Write out exactly the lines below that run from the one containing "Write part 3 of the build123d" through the one containing "EDGE_SOFTNESS = (-25.0, 15.0)", both included, with no other lines.
◇ ◇ ◇ ◇
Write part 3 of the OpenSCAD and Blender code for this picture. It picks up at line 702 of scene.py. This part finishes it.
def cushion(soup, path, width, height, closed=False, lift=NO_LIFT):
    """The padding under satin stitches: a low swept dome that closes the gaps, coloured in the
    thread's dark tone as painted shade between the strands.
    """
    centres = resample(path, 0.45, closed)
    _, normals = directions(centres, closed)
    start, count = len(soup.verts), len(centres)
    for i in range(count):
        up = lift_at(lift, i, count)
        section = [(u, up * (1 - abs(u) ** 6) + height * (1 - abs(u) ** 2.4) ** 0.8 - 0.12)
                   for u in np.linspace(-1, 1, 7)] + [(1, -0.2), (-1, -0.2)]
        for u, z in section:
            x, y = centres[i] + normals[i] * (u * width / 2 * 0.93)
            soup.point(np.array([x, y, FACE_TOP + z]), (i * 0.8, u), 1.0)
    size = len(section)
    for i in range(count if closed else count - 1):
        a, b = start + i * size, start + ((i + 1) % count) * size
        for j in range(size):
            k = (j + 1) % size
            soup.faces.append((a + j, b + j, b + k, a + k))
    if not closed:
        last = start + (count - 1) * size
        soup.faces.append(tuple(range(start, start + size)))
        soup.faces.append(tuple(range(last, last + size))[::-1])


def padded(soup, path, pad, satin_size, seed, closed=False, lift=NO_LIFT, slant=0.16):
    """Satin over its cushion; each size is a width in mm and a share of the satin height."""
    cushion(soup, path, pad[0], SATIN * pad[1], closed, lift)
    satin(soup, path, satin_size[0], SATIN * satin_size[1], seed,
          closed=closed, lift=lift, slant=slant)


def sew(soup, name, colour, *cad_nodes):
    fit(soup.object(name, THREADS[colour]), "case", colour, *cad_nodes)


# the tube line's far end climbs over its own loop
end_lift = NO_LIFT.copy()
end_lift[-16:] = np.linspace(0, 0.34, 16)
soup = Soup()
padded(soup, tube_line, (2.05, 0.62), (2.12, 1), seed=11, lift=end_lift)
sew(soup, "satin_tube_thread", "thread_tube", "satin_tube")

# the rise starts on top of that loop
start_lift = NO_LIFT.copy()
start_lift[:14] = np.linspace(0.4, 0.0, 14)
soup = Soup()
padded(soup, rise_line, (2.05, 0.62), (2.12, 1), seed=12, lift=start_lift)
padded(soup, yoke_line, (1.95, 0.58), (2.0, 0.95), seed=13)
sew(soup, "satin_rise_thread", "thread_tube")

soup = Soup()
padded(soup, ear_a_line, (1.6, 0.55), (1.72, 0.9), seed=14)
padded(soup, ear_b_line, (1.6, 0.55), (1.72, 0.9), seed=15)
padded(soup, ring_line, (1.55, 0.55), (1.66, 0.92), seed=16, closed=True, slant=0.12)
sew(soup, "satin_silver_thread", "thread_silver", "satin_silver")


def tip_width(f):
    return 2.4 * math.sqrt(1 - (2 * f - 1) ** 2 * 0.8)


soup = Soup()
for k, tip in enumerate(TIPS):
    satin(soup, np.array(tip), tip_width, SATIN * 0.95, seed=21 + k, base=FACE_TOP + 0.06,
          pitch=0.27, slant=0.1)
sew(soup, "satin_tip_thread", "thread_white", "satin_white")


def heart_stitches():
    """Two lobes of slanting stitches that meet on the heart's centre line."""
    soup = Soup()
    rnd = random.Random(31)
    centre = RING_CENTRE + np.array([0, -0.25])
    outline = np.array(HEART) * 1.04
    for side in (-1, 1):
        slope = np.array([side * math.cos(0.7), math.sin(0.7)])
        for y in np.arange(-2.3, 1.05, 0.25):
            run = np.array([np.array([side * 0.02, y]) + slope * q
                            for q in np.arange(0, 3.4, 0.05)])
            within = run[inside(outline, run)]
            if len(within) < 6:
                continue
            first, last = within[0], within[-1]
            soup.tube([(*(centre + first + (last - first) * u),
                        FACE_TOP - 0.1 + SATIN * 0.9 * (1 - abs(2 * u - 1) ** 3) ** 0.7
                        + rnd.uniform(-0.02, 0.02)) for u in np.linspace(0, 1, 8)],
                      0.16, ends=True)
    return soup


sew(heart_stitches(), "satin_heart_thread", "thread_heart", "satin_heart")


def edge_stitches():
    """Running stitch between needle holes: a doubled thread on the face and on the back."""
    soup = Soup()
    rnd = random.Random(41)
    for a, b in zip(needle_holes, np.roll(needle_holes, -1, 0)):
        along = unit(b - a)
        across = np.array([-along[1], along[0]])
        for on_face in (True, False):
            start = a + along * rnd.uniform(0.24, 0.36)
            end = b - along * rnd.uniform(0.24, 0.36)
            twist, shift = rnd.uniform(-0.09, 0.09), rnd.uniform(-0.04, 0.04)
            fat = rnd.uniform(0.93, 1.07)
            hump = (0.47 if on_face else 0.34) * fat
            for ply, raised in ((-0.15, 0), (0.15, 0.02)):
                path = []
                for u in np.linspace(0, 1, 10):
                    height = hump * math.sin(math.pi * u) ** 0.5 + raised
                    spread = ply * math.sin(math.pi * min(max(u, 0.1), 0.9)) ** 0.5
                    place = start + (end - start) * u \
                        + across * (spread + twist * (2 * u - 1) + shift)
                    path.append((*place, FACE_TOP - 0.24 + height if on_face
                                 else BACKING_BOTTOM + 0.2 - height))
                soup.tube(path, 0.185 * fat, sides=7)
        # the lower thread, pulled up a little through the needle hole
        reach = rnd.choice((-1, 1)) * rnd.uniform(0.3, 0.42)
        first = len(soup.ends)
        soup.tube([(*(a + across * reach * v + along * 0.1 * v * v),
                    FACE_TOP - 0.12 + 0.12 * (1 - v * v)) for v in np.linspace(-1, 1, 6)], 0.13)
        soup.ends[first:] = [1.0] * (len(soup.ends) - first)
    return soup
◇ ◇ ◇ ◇
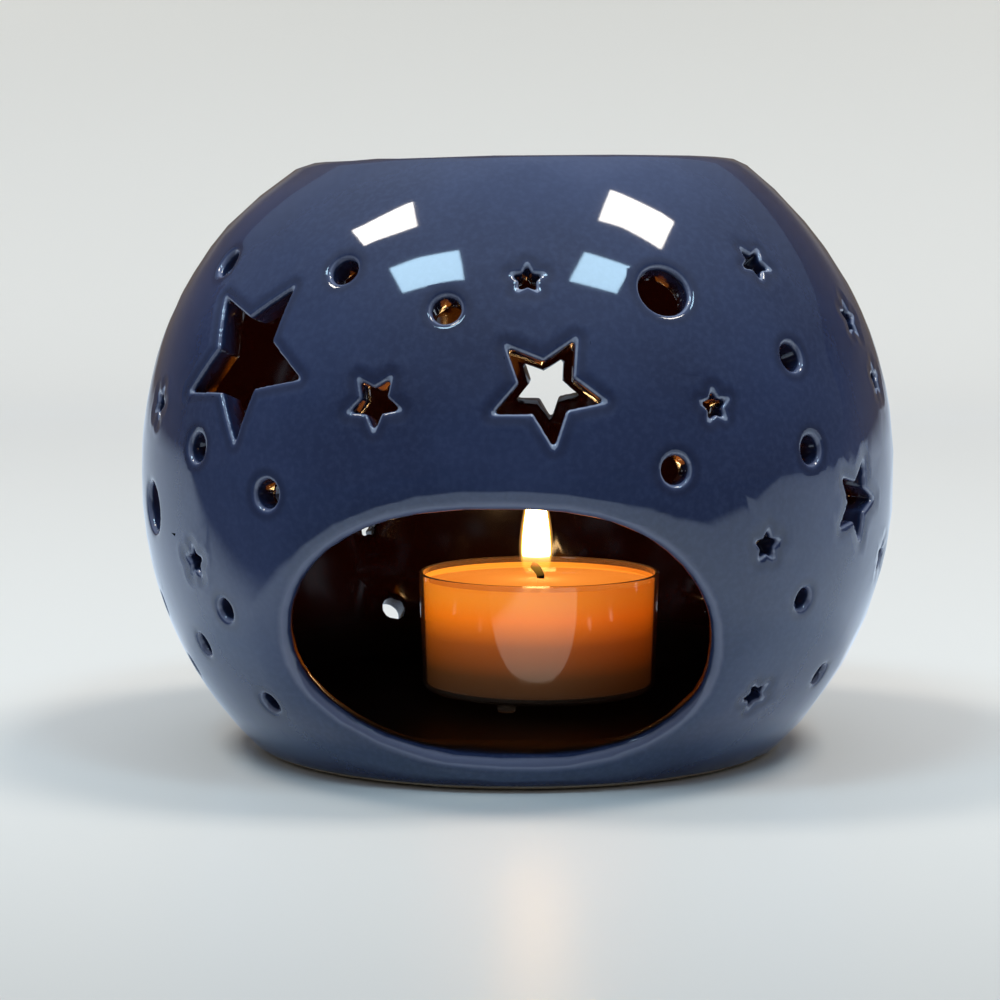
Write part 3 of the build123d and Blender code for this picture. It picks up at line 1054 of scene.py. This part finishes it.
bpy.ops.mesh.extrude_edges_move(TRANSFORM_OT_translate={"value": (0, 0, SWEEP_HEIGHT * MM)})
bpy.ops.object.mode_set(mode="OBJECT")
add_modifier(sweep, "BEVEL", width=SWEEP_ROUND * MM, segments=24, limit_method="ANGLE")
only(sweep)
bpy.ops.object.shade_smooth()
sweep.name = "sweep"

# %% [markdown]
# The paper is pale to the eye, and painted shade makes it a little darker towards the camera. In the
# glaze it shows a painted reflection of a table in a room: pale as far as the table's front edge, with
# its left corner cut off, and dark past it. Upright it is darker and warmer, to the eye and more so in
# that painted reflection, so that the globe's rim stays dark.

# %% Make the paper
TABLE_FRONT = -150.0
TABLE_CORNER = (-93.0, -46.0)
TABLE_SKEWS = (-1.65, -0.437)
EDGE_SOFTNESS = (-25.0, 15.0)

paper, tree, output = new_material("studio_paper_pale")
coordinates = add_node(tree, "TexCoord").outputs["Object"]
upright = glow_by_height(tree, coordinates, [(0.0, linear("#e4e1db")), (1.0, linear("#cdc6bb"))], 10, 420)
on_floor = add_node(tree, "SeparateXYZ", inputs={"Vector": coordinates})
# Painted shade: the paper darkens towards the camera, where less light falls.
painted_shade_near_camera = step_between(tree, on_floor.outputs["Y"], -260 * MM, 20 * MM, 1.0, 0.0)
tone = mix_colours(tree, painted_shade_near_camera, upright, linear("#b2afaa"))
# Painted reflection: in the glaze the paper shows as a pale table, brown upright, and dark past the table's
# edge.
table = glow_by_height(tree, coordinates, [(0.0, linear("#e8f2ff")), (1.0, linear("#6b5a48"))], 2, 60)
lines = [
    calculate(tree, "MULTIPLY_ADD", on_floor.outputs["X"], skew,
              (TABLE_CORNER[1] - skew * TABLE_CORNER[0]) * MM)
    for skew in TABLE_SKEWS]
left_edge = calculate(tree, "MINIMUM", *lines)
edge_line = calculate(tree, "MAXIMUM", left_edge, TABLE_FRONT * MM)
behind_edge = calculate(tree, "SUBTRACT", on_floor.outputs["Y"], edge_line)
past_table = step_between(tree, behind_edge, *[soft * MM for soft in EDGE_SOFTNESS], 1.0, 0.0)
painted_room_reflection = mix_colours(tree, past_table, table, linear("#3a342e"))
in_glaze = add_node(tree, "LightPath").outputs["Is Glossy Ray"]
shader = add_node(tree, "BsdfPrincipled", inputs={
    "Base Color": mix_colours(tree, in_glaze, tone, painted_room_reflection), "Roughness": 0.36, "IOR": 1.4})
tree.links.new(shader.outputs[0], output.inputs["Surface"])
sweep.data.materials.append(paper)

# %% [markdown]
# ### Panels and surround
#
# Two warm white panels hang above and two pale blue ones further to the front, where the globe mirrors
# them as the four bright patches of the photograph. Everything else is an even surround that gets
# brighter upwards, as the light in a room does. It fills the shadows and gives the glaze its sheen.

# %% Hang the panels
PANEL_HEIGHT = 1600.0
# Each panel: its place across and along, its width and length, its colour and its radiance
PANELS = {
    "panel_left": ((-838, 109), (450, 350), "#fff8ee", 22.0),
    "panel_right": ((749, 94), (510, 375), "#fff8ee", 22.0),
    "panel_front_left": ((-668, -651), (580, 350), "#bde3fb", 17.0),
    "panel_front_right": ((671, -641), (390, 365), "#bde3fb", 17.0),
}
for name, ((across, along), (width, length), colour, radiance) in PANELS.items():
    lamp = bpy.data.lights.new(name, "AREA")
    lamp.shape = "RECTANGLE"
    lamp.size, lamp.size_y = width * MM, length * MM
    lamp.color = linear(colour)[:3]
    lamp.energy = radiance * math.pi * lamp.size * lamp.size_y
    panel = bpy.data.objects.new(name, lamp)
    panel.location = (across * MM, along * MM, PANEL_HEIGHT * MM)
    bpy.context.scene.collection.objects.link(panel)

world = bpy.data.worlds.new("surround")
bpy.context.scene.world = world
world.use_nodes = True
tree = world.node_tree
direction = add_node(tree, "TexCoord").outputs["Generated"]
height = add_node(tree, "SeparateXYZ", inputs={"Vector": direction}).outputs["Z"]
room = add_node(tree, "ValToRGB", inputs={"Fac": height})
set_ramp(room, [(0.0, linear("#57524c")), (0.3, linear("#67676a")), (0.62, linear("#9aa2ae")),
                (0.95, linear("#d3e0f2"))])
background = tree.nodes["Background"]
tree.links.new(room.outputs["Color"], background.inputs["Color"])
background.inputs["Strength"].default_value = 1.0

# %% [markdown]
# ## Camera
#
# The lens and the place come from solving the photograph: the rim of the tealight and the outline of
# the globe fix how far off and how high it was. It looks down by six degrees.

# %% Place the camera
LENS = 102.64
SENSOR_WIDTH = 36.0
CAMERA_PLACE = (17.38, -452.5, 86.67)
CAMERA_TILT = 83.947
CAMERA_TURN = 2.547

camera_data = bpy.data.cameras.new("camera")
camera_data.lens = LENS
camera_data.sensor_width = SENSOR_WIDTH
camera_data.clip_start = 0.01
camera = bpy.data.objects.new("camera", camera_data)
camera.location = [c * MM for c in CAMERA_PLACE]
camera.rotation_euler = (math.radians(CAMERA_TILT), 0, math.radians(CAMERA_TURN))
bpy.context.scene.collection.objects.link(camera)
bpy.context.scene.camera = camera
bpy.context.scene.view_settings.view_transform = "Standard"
◇ ◇ ◇ ◇
| SOLUTION FOR THIS PROBLEM |
Write part 3 of the build123d and Blender code for this picture. It picks up at line 1054 of scene.py. This part finishes it.
bpy.ops.mesh.extrude_edges_move(TRANSFORM_OT_translate={"value": (0, 0, SWEEP_HEIGHT * MM)})
bpy.ops.object.mode_set(mode="OBJECT")
add_modifier(sweep, "BEVEL", width=SWEEP_ROUND * MM, segments=24, limit_method="ANGLE")
only(sweep)
bpy.ops.object.shade_smooth()
sweep.name = "sweep"

# %% [markdown]
# The paper is pale to the eye, and painted shade makes it a little darker towards the camera. In the
# glaze it shows a painted reflection of a table in a room: pale as far as the table's front edge, with
# its left corner cut off, and dark past it. Upright it is darker and warmer, to the eye and more so in
# that painted reflection, so that the globe's rim stays dark.

# %% Make the paper
TABLE_FRONT = -150.0
TABLE_CORNER = (-93.0, -46.0)
TABLE_SKEWS = (-1.65, -0.437)
EDGE_SOFTNESS = (-25.0, 15.0)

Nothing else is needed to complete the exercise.